_WHAT YOU SHOULD DO_.
Write out the listing below again, precisely as it is given.

_INFORMATION SHOWN_.
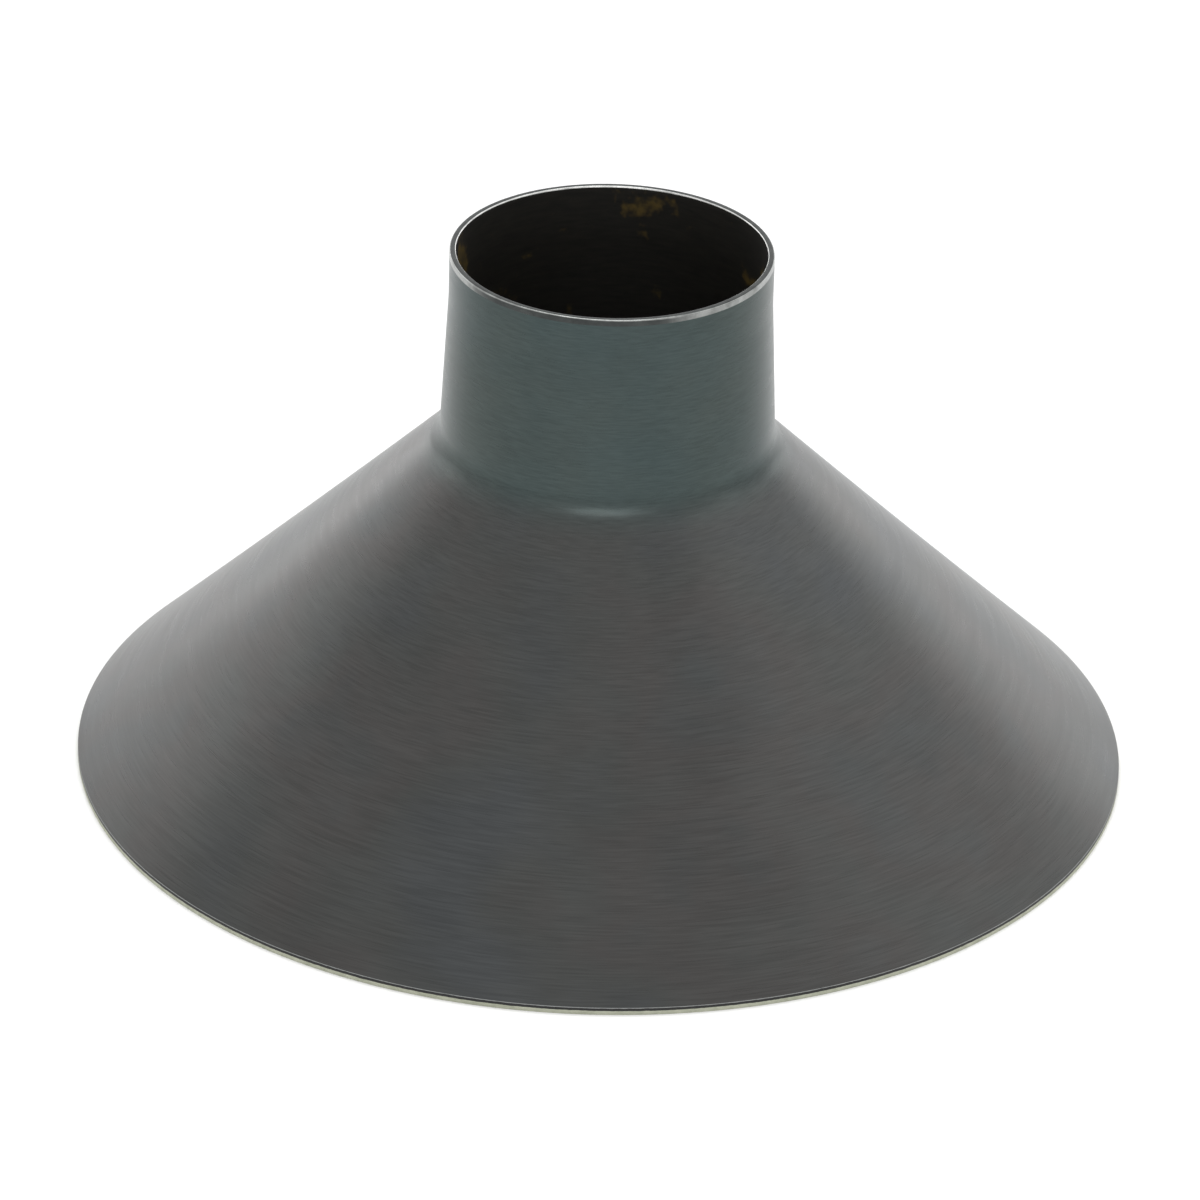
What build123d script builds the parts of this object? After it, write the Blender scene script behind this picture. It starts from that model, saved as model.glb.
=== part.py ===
from build123d import *
from math import cos, radians, tan
import os

os.makedirs("parts", exist_ok=True)

# Spun metal lampshade, standing on its wide mouth. Millimetres, +Z up along the axis of the spinning.
# Origin: centre of the mouth's edge, on the surface the shade rests on.

# Overall sizes, all on the outer skin
mouth_diameter = 190.0
overall_height = 99.5
collar_diameter = 57.5
wall = 1.2                 # sheet thickness, measured square to the skin

# Collar: a straight seat at the top, then a slight taper down to the cone
seat_length = 9.0
collar_taper = 2.8         # degrees from the axis

# Cone
cone_slope = 43.8          # degrees from the horizontal
blend_radius = 7.5         # outer skin, where the collar turns into the cone
taper_radius = 60.0        # outer skin, where the seat turns into the taper

# Trimmed edges
rest_width = 0.4           # flat ring that the mouth's edge stands on
rim_round = 0.35           # both edges of the collar's rim
mouth_round = 0.2          # outer corner of the mouth's edge
trim = 5.0                 # spare sheet beyond each end, cut off by the trimming

mouth_radius = mouth_diameter / 2
collar_radius = collar_diameter / 2
seat_bottom = overall_height - seat_length

# The mouth is trimmed parallel to the axis, so the sheet shows a face this high there
slope = radians(cone_slope)
edge_height = wall / cos(slope) - rest_width * tan(slope)

# Where the taper's line and the cone's line would meet without the blend
rise = seat_bottom - edge_height - mouth_radius * tan(slope)
throat_radius = (collar_radius + rise * tan(radians(collar_taper))) / (
    1 - tan(slope) * tan(radians(collar_taper))
)
throat_height = edge_height + (mouth_radius - throat_radius) * tan(slope)

# The skin's line runs on past the mouth, to be trimmed
trim_radius = mouth_radius + trim
trim_height = edge_height - trim * tan(slope)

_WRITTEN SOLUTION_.
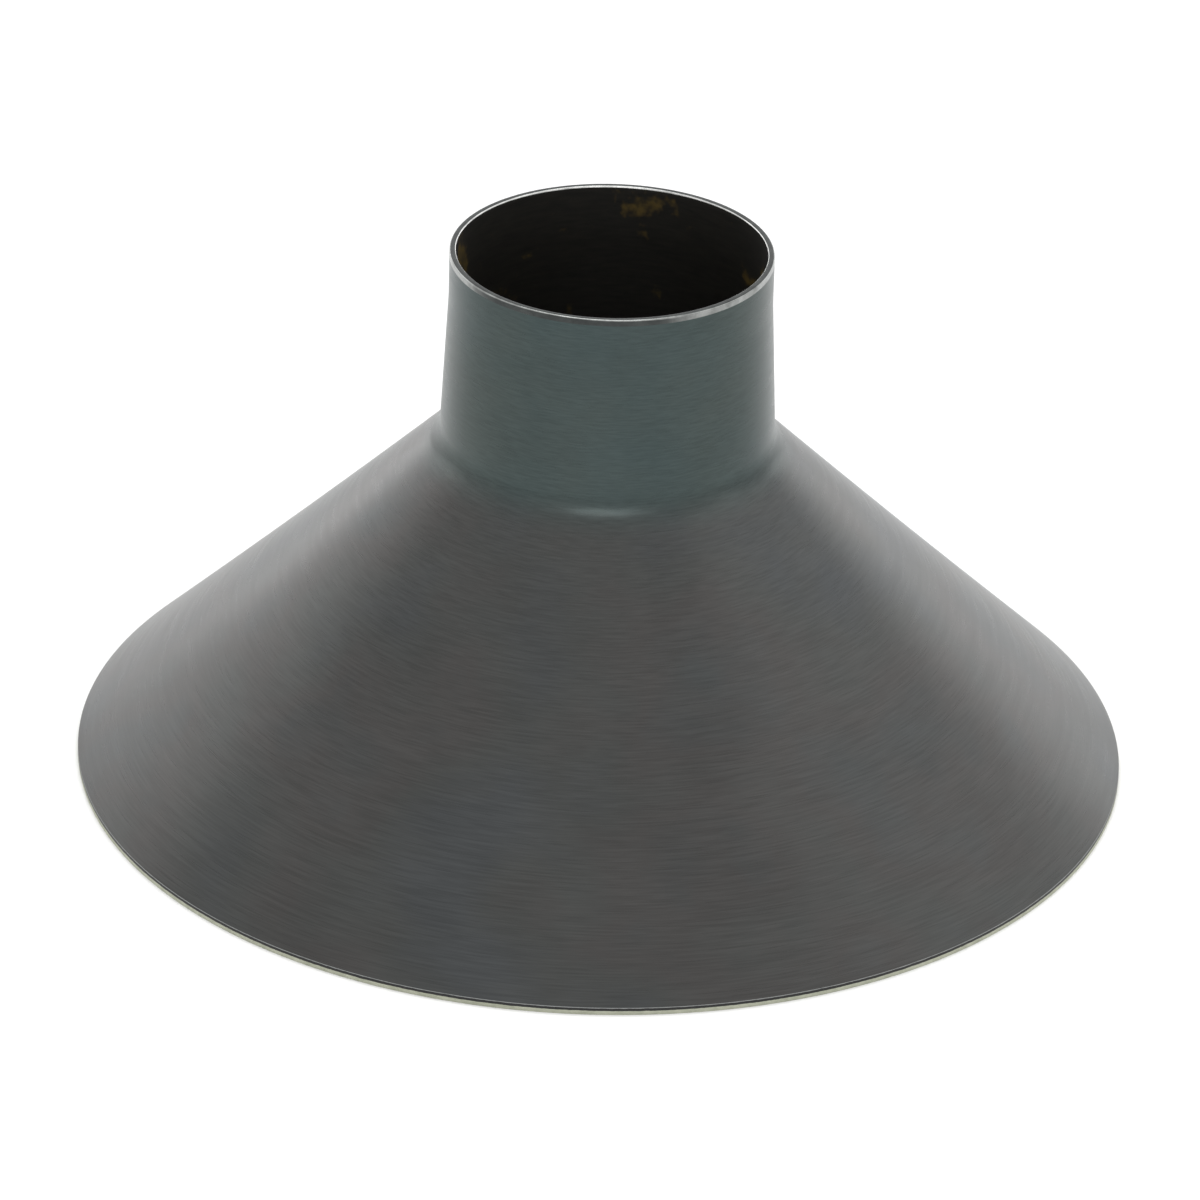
What build123d script builds the parts of this object? After it, write the Blender scene script behind this picture. It starts from that model, saved as model.glb.
=== part.py ===
from build123d import *
from math import cos, radians, tan
import os

os.makedirs("parts", exist_ok=True)

# Spun metal lampshade, standing on its wide mouth. Millimetres, +Z up along the axis of the spinning.
# Origin: centre of the mouth's edge, on the surface the shade rests on.

# Overall sizes, all on the outer skin
mouth_diameter = 190.0
overall_height = 99.5
collar_diameter = 57.5
wall = 1.2                 # sheet thickness, measured square to the skin

# Collar: a straight seat at the top, then a slight taper down to the cone
seat_length = 9.0
collar_taper = 2.8         # degrees from the axis

# Cone
cone_slope = 43.8          # degrees from the horizontal
blend_radius = 7.5         # outer skin, where the collar turns into the cone
taper_radius = 60.0        # outer skin, where the seat turns into the taper

# Trimmed edges
rest_width = 0.4           # flat ring that the mouth's edge stands on
rim_round = 0.35           # both edges of the collar's rim
mouth_round = 0.2          # outer corner of the mouth's edge
trim = 5.0                 # spare sheet beyond each end, cut off by the trimming

mouth_radius = mouth_diameter / 2
collar_radius = collar_diameter / 2
seat_bottom = overall_height - seat_length

# The mouth is trimmed parallel to the axis, so the sheet shows a face this high there
slope = radians(cone_slope)
edge_height = wall / cos(slope) - rest_width * tan(slope)

# Where the taper's line and the cone's line would meet without the blend
rise = seat_bottom - edge_height - mouth_radius * tan(slope)
throat_radius = (collar_radius + rise * tan(radians(collar_taper))) / (
    1 - tan(slope) * tan(radians(collar_taper))
)
throat_height = edge_height + (mouth_radius - throat_radius) * tan(slope)

# The skin's line runs on past the mouth, to be trimmed
trim_radius = mouth_radius + trim
trim_height = edge_height - trim * tan(slope)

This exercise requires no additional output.